Many health care providers in the state have said they're requiring staff to be vaccinated, with limited exemptions, with a variety of deadlines in the coming months.
Former state senator and current GOP gubernatorial candidate Scott Jensen said he believed health officials were not telling the truth about vaccines and said fencing recently erected at the Capitol showed officials feared vaccine opponents.
The fencing went up ahead of several events in recent days, including Saturday's rally as well as a protest against the Line 3 oil pipeline on Wednesday.
"Fifteen months ago, when the riots were happening in Minneapolis, there was no reason to put a fence around the 3rd Precinct. It was just a building. But when you folks come out, we've got to put a fence around the Capitol, because you're just too dangerous," Jensen told the crowd Saturday.
He urged the crowd to keep resisting.
"You need today to commit to staying a member of the dangerous club," he said. "And then you have to ask yourself, what must we do? What we must do is we need to be as dangerous as we can be."
Republican state Sen. Jim Abeler of Anoka told the crowd that he's planning an effort to oust Democratic Gov. Tim Walz's health commissioner, Jan Malcolm.
Rally attendee Nancy Schwartz from Inver Grove Heights said she won't consider getting vaccinated.
She said she was concerned about mask mandates and other COVID-19 precautions at schools as the more contagious delta variant of the coronavirus circulates in Minnesota.
Schwartz said she didn't think COVID-19 was as dangerous to her family as vaccines.
"There's COVID, it might be a little bit more dangerous for some people. There are treatments available, and we feel confident that we have our health and we can overcome it," she said.
Gov. Tim Walz disputed that during a visit to the state fair earlier Saturday.
"The science is solid behind this," he said of COVID-19 vaccines. "These vaccines have now been given over a billion times. They are incredibly safe.
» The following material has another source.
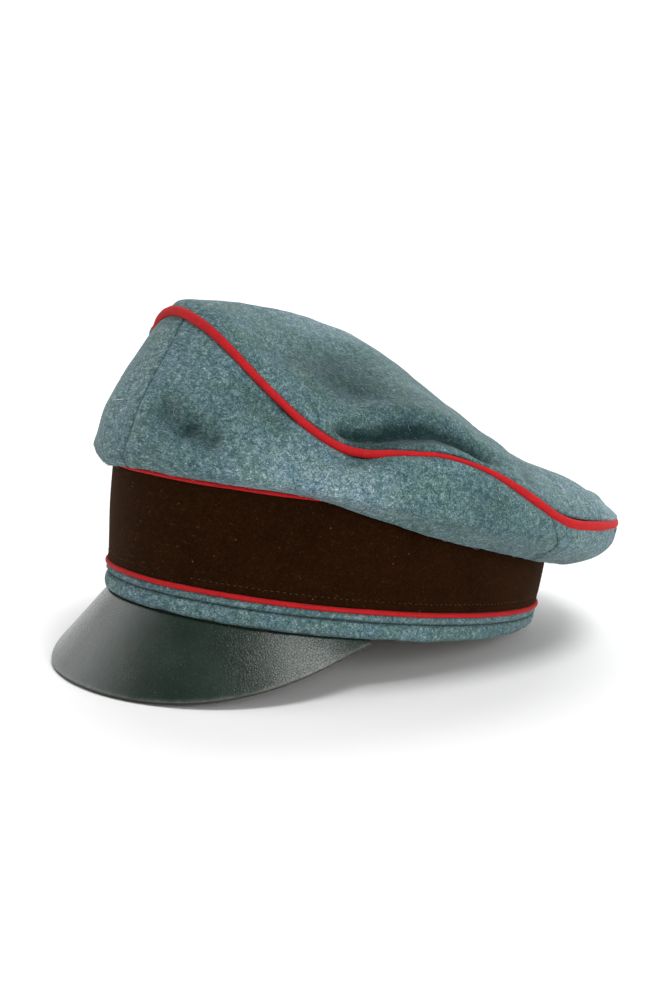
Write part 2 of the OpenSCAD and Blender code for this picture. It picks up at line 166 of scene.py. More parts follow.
def spaced(*stretches):
    """Places along stretches (first, last, count), each joined on to the next."""
    parts = [np.linspace(first, last, count) for first, last, count in stretches]
    return np.concatenate([part[:-1] for part in parts[:-1]] + parts[-1:])


def point(x, y, z):
    x, y, z = np.broadcast_arrays(x, y, z)
    return np.stack([x, y, z], axis=-1).astype(float)


def ellipse(w, length, back, a, z):
    s = np.radians(a)
    return point(w * np.sin(s), back - length * np.cos(s), z)


def oval(w, a, z):
    """Points on the oval round the head that is 2 w wide."""
    return ellipse(w, w + STRETCH, 0.0, a, z)


def oval_out(w, a):
    """Level directions straight out of that oval."""
    s = np.radians(a)
    return unit(point((w + STRETCH) * np.sin(s), -w * np.cos(s), 0.0))


def band_w(z):
    return mix(LOW_W, TOP_W, (np.asarray(z, float) - LOW_Z) / (TOP_Z - LOW_Z))


def rim_point(a):
    """The middle of the crown's piping, as in the CAD but for its dips, and drawn in a little
    at the back and at the right of the front, where it also hangs lower."""
    turn = (np.asarray(a, float) + 180) % 360 - 180
    right_front = bell(turn, 17, -30)
    near = 1 - 0.024 * smooth(np.abs(turn), 100, 140) - 0.026 * right_front
    z = by_angle(RIM, a) - 3.2 * right_front
    for middle, width, low in RIM_DIPS:
        z = z - low * bell(turn, width, middle)
    return ellipse(RIM_HALF_W * near, RIM_HALF_L * near, RIM_BACK, a, z)


def piping_edge(a):
    """How far from the middle of the piping the cloth beside it ends."""
    return 0.8 * by_angle(PIPING_R, a) + 0.1


# ---- soft noise and folds, all seeded -------------------------------------------------


def ripple(p, size, seed, waves=28):
    """Smooth noise of about -1 to 1 with bumps about size apart."""
    r = np.random.default_rng(seed)
    k = unit(r.normal(size=(waves, 3))) * (math.pi / size * r.uniform(0.6, 1.5, (waves, 1)))
    phase = r.uniform(0, 2 * math.pi, waves)
    flat = p.reshape(-1, 3)
    total = np.cos(flat @ k.T + phase).sum(1) / math.sqrt(waves) * 0.8
    return total.reshape(p.shape[:-1])


def groove(p, line, width, taper):
    """1 on a line through points, fading to 0 over about width, and towards its ends."""
    line = np.array(line, float)
    flat = p.reshape(-1, 3)
    best, at = np.full(len(flat), 1e9), np.zeros(len(flat))
    step = np.linalg.norm(np.diff(line, axis=0), axis=1)
    start = np.concatenate([[0], np.cumsum(step)]) / step.sum()
    for i in range(len(line) - 1):
        d = line[i + 1] - line[i]
        t = np.clip((flat - line[i]) @ d / (d @ d), 0, 1)
        far = np.linalg.norm(flat - line[i] - t[:, None] * d, axis=1)
        near = far < best
        best = np.where(near, far, best)
        at = np.where(near, start[i] + t * step[i] / step.sum(), at)
    ends = smooth(at, -0.02, taper) * smooth(1 - at, -0.02, taper)
    return (bell(best, width) * ends).reshape(p.shape[:-1])


def spot(p, centre, radii):
    return np.exp(-((((p - np.array(centre, float)) / np.array(radii, float)) ** 2).sum(-1)))


def lifted(p, folds, spots=()):
    """The sum of folds (height, width, taper, line) and spots (height, centre, radii)."""
    total = np.zeros(p.shape[:-1])
    for height, width, taper, line in folds:
        total += height * groove(p, line, width, taper)
    for height, centre, radii in spots:
        total += height * spot(p, centre, radii)
    return total


def beside(line, dx, dy, dz):
    return [(x + dx, y + dy, z + dz) for x, y, z in line]


# ---- meshes -------------------------------------------------------------------------


def facing(p, towards, wrap=False):
    """Normals of a grid of points, on the side that towards points to on the whole.
    With wrap, the grid's second axis is a closed ring."""
    along_rows = np.roll(p, -1, 1) - np.roll(p, 1, 1) if wrap else np.gradient(p, axis=1)
    n = unit(np.cross(np.gradient(p, axis=0), along_rows))
    return n * np.sign((n * towards).sum(-1).mean())


def two_faces(p, t, towards, wrap=False):
    """The outer and the inner face of a sheet of thickness t along a grid of points."""
    n = facing(p, towards, wrap)
    t = np.broadcast_to(t, p.shape[:-1])[..., None] / 2
    return p + n * t, p - n * t


def folded_round(outer, inner, axis=1):
    """Rows over a sheet's outer face and back under its inner face."""
    return np.concatenate([outer, np.flip(inner, axis)], axis)


def from_ends(p, axis):
    """Distances of each point of a grid from the two ends of its own line along an axis."""
    step = np.linalg.norm(np.diff(p, axis=axis), axis=-1)
    run = np.concatenate([np.zeros_like(np.take(step, [0], axis)), np.cumsum(step, axis)], axis)
    return run, np.take(run, [-1], axis) - run


def nearer_end(p, axis):
    return np.minimum(*from_ends(p, axis))


def edge_round(d, r):
    """Share of the full thickness at distance d from an edge rounded over r."""
    return np.sqrt(np.clip(1 - (1 - np.clip(d / r, 0, 1)) ** 2, 0.02, 1))


def ringed(line, across, up, radius, sides):
    """Rows of a tube round a line of points, from two directions across it."""
    k = np.linspace(0, 2 * math.pi, sides, endpoint=False)[:, None]
    r = np.broadcast_to(np.reshape(radius, (len(line), -1)), (len(line), sides))[..., None]
    across, up = (np.broadcast_to(v, line.shape)[:, None] for v in (across, up))
    return line[:, None] + across * (r * np.cos(k)) + up * (r * np.sin(k))


def tube(centre, radius, sides):
    """Rows of a tube along a closed line that runs round the head."""
    way = unit(np.roll(centre, -1, 0) - np.roll(centre, 1, 0))
    out = unit(np.cross(way, [0, 0, 1.0]))
    return ringed(centre, out, np.cross(out, way), radius, sides)


def skin_faces(rows, n, ring):
    """Faces of a skin over rows of n points: joined in a ring, or capped by zipping each end."""
    faces = []
    for i in range(rows if ring else rows - 1):
        a, b = i * n, (i + 1) % rows * n
        faces += [(a + j, a + (j + 1) % n, b + (j + 1) % n, b + j) for j in range(n)]
    if not ring:
        for end, o in ((0, 0), (1, (rows - 1) * n)):
            for j in range(n // 2 - 1):
                q = (o + j, o + j + 1, o + n - 2 - j, o + n - 1 - j)
                faces.append(q if end else q[::-1])
    return faces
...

The delta variant is dangerous, and the more people that get vaccinated, the more things like the State Fair we can do."
A spokesperson for Walz said more than 400 people had gotten COVID-19 vaccine shots during the first two days of the fair.
At last report on Friday, the Minnesota Department of Health said nearly 3.3 million state residents have gotten at least one dose of a COVID-19 vaccine. That's close to 60 percent of the state's total population, and more than 70 percent of Minnesota's vaccine-eligible 12-and-older residents.